その夏、桐蔭学園は神奈川県の決勝で敗れました。1年半監督を務めた片桐氏は、土屋体制の下で再びコーチに戻りました。それから4年、土屋氏は、甲子園出場を一度も果たすことなく、退任を余儀なくされました。後任の監督には、同校の中学野球の監督として実績を上げた人物が就任しましたが、続く3年間、かつての名門は坂道を転がるように凋落していきました。

桐蔭の交錯ー平成最弱世代のキセキ

そうした状況で、去年の秋、8年の雌伏を経て、片桐氏が再び監督に就任しました。ゼロからの再出発で、桐蔭学園のファンサイトでも大きな期待が寄せられることはありませんでした。この春、久しぶりにグラウンドに足を運び、遠目から練習を眺めましたが、選手の線の細さに再建の難しさを感じました。
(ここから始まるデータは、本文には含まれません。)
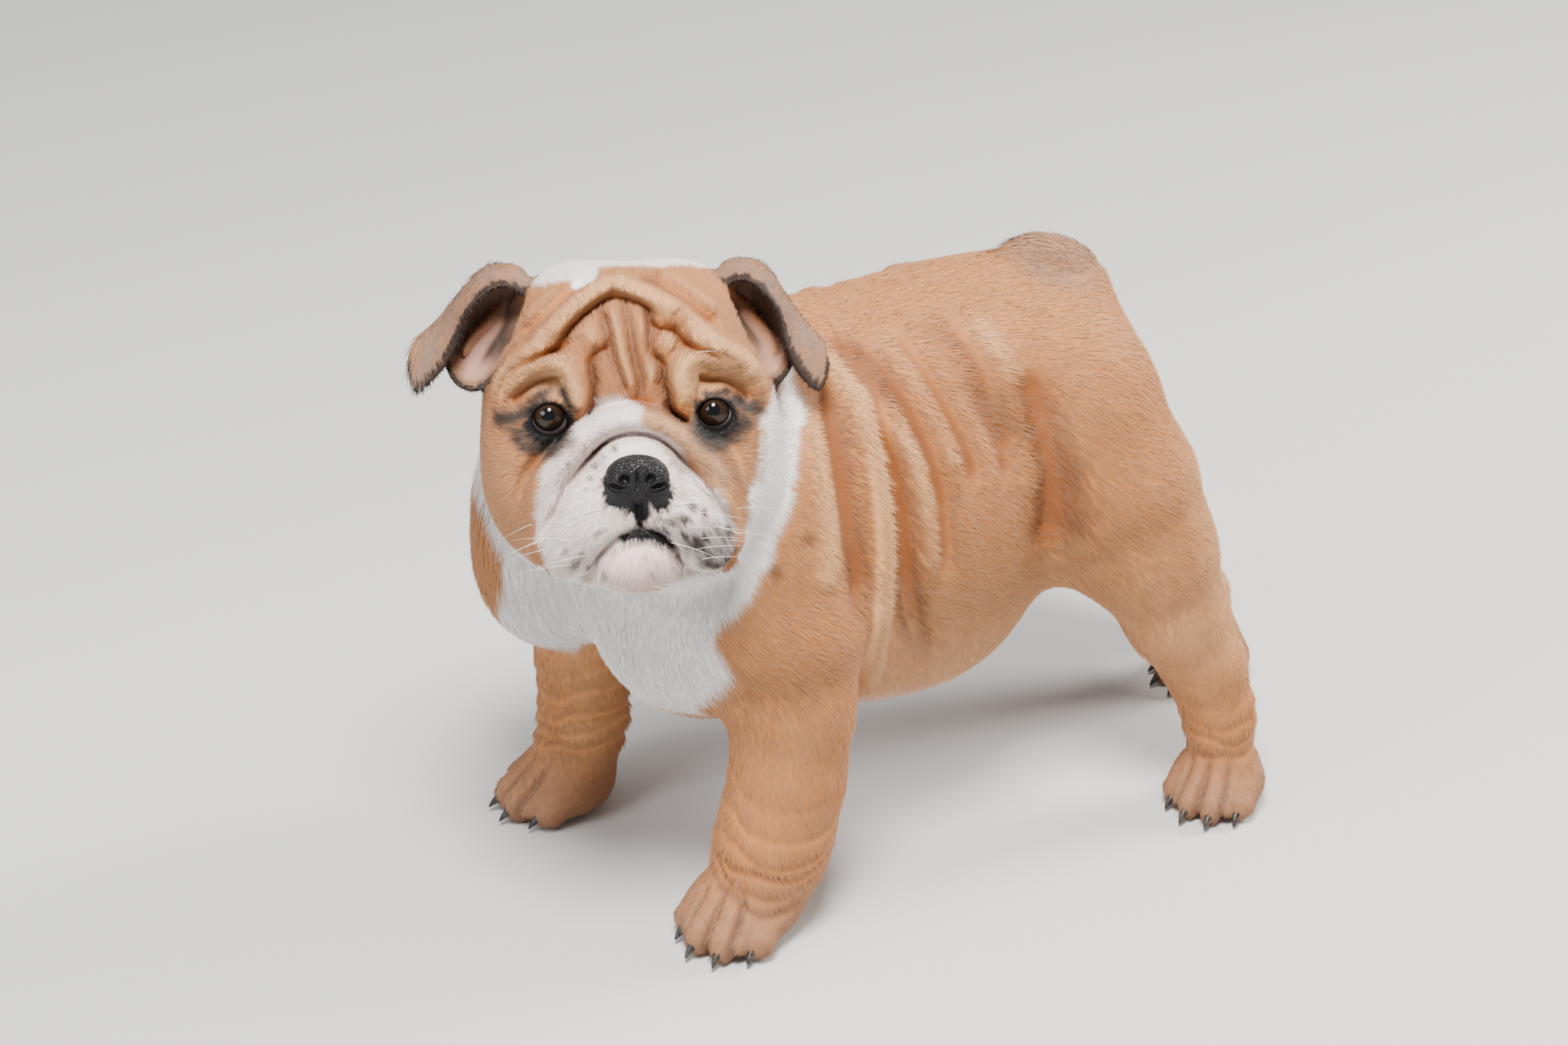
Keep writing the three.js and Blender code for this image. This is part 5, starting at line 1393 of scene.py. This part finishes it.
eye_finish = Finish("eye")
look = eye_finish.attribute("angle")
iris = eye_finish.add("ShaderNodeValToRGB", {"stops": [
    (0.0, (0.003, 0.003, 0.003, 1)), (0.30, (0.003, 0.003, 0.003, 1)), (0.35, (0.022, 0.011, 0.006, 1)),
    (0.72, (0.013, 0.007, 0.004, 1)), (0.84, (0.005, 0.004, 0.004, 1)), (0.92, (0.16, 0.14, 0.15, 1)),
    (1.0, (0.20, 0.14, 0.13, 1)),
]}, {0: look})
fibres = eye_finish.noise(1400, 4, 0.7)
fibre_share = eye_finish.clamp(fibres, 0.5, 0.85) * eye_finish.attribute("fibre")
iris = eye_finish.mix(iris, (0.040, 0.022, 0.012), fibre_share)
eye_material = eye_finish.surface(Base_Color=iris, Roughness=0.05, IOR=1.38)
for side, name in zip(SIDES, ("right", "left")):
    points, angle = eye_points()
    turned = points @ frame_along(GAZE).T
    globe = mesh_object(
        f"eyeball_{name}",
        from_head(turned + (side * EYE_X, EYE_Y, EYE_Z)),
        turned_grid_faces(EYE_RINGS - 1, EYE_SIDES),
    )
    store(globe.data, "angle", angle)
    store(globe.data, "fibre", 0.6 * ramp(angle, 0.3, 0.42) * (1 - ramp(angle, 0.66, 0.8)))
    globe.data.materials.append(eye_material)
    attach(globe, "root")
    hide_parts(f"eye_{name}")


# Nose
# Broad black leather set back between the eyes, pebbled and moist, with comma-shaped nostrils
# and a groove down the middle. It grows out of the skin of the muzzle.
NOSE_CELL = 0.45
NOSE_LOW = np.array([-22.0, -78.0, -34.0])
NOSE_BLOCKS = (7, 5, 6)
nose_form = Form()
nose_form.ball((1, -60, -11.5), (13.2, 9.8, 8.5), 4)
for side in SIDES:
    nose_form.ball((side * 7.8 + 1, -62.5, -14.8), (6.4, 6.8, 6.2), 2.5)
nose_form.ball((1, -61, -20), (6.5, 7, 7.5), 4)
for side in SIDES:
    nose_form.ball((side * 5.6 + 1, -70.5, -14.6), (2.3, 4.4, 2.6), 1.2, axes(0, 0, 30 * side), cut=True)
    nose_form.ball((side * 9.6 + 1, -68.5, -17.8), (4.4, 3.4, 1.2), 0.9, axes(0, 0, -14 * side), cut=True)
nose_form.ball((1, -70.5, -17), (0.8, 2.6, 8), 0.9, cut=True)


def nose_place(lattice):
    return (NOSE_LOW + lattice * NOSE_CELL).astype(np.float32), NOSE_CELL


nose_points, nose_faces = net(nose_form.at, nose_place, (0, 0, 0), NOSE_BLOCKS)
nose_points = drawn_onto(nose_form.at, nose_points, 2)
nose = mesh_object("nose_leather", from_head(nose_points), nose_faces.tolist())
nose_finish = Finish("nose leather")
nose_place_of = nose_finish.add("ShaderNodeTexCoord", output="Object")
pebbles = nose_finish.add("ShaderNodeTexVoronoi", {"feature": "SMOOTH_F1"}, {
    "Vector": nose_place_of, "Scale": 1150.0, "Smoothness": 0.6,
}, "Distance")
nose_bump = nose_finish.add("ShaderNodeBump", {"invert": True}, {
    "Strength": 0.7, "Distance": 0.0007, "Height": pebbles,
})
pebble_share = nose_finish.clamp(pebbles, 0.1, 0.7)
nose.data.materials.append(nose_finish.surface(
    Base_Color=nose_finish.mix((0.003, 0.003, 0.0035), (0.012, 0.011, 0.012), pebble_share),
    Roughness=nose_finish.noise(300, 2) * 0.25 + 0.16,
    Normal=nose_bump,
    Specular_IOR_Level=0.22,
))
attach(nose, "root")
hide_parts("nose")


# Claws
# Sixteen short blunt claws of dark horn, each curving down from its toe and a little outward.
CLAW_LENGTH = 8
CLAW_RADIUS = 2.9
CLAW_DROOP = 4.0
CLAW_RINGS = 12
CLAW_SIDES = 12


def claw_points():
    t = np.linspace(0, 1, CLAW_RINGS)
    radius = CLAW_RADIUS * np.sqrt(np.maximum(1 - t * t * 0.9, 0)) * (1 - 0.25 * t)
    around = np.arange(CLAW_SIDES) * 2 * math.pi / CLAW_SIDES
    along = (t * CLAW_LENGTH)[:, None]
    ring = np.stack(np.broadcast_arrays(
        radius[:, None] * np.cos(around) * 0.8,
        radius[:, None] * np.sin(around) - CLAW_DROOP * (t * t)[:, None],
        along,
    ), -1).reshape(-1, 3)
    ends = [(0, 0, -0.4), (0, -CLAW_DROOP, CLAW_LENGTH + 0.4)]
    return np.vstack([ring, ends])


claw_finish = Finish("claw horn")
claw_streak = claw_finish.noise(700, 3)
streak_share = claw_finish.clamp(claw_streak, 0.35, 0.8)
claw_bump = claw_finish.add("ShaderNodeBump", {}, {
    "Strength": 0.3, "Distance": 0.0004, "Height": claw_streak,
})
claw_material = claw_finish.surface(
    Base_Color=claw_finish.mix((0.012, 0.010, 0.010), (0.075, 0.058, 0.048), streak_share),
    Roughness=claw_streak * 0.3 + 0.25,
    Normal=claw_bump,
)
for paw in PAWS:
    for number, (side, ahead, radius) in enumerate(TOES, 1):
        base = paw_point(paw, side * 1.02, ahead + radius - 4.5, 8.5)
        front = paw_point(paw, side * 2.22, ahead + radius + 95, 2)
        shape = claw_points() @ frame_along(front - base).T + base
        claw = mesh_object(f"horn_{paw}_{number}", shape, [
            face[::-1] for face in turned_grid_faces(CLAW_RINGS, CLAW_SIDES)
        ])
        claw.data.materials.append(claw_material)
        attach(claw, "root")
        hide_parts(f"claw_{paw}_{number}")


# Floor and light
# A plain pale matt floor and a pale surround. The key light is a broad one high over the
# animal's left side, with a weaker one ahead of the face and one behind.
FLOOR_REACH = 3.0
floor_mesh = bpy.data.meshes.new("floor")
floor_mesh.from_pydata(
    [(x * FLOOR_REACH, y * FLOOR_REACH, 0) for x, y in ((-1, -1), (1, -1), (1, 1), (-1, 1))],
    [], [(0, 1, 2, 3)],
)
floor = bpy.data.objects.new("floor", floor_mesh)
bpy.context.scene.collection.objects.link(floor)
floor_finish = Finish("floor")
floor_mesh.materials.append(floor_finish.surface(Base_Color=(0.62, 0.62, 0.61, 1), Roughness=0.8))

# Each light's place, size, power and warmth
LIGHTS = {
    "key": ((0.8, -0.5, 2.0), 0.7, 104, (1.0, 0.97, 0.92)),
    "front": ((0.4, -1.9, 1.3), 1.0, 22, (0.97, 0.98, 1.0)),
    "back": ((0.2, 1.7, 1.3), 0.9, 60, (1.0, 0.97, 0.92)),
}
for name, (place, size, power, colour) in LIGHTS.items():
    lamp = bpy.data.lights.new(name, "AREA")
    lamp.shape = "DISK"
    lamp.size = size
    lamp.energy = power
    lamp.color = colour
    light = bpy.data.objects.new(name, lamp)
    light.location = place
    light.rotation_euler = (CAMERA_TARGET - Vector(place)).to_track_quat("-Z", "Y").to_euler()
    bpy.context.scene.collection.objects.link(light)
SURROUND_COLOUR = (0.85, 0.88, 0.92, 1)
SURROUND_STRENGTH = 0.45
world = bpy.data.worlds.new("studio")
world.use_nodes = True
surround = world.node_tree.nodes["Background"]
surround.inputs["Color"].default_value = SURROUND_COLOUR
surround.inputs["Strength"].default_value = SURROUND_STRENGTH
bpy.context.scene.world = world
新チームに切り替わって迎えた秋の神奈川県大会、桐蔭学園は、片桐監督の下で1つ1つ勝利を積み重ねていきました。抽選にも恵まれて決勝まで進出し、決勝は横浜高校に大敗したものの、春のセンバツ出場を決める関東大会へ駒を進めました。初戦の相手は、優勝候補の一角、茨城・常総学院。前評判を覆し、6回まで2ー0とリードしたものの、7回に一挙5点を奪われて逆転され、もはやここまでと思われました。ところが、9回裏ツーアウトから逆転満塁ホームランが飛び出してサヨナラ勝ち。勝てばセンバツ当確となる準々決勝を大差で勝利すると、準決勝・決勝も勝ち抜いて24年ぶりの関東大会制覇を成し遂げました。

「平成最弱世代のキセキ」

長年ファンサイトを主宰している〈グリさん〉が書き込んだ言葉です。同じ時期に行われていた近畿大会で、大阪桐蔭は準々決勝で敗退して来春のセンバツ出場が厳しくなりました。常勝軍団にも谷間があり、「神奈川の桐蔭」が紆余曲折を辿ったリーダーの世代交代を機に復活を果たそうとしています。片桐監督には、心から敬意を表します。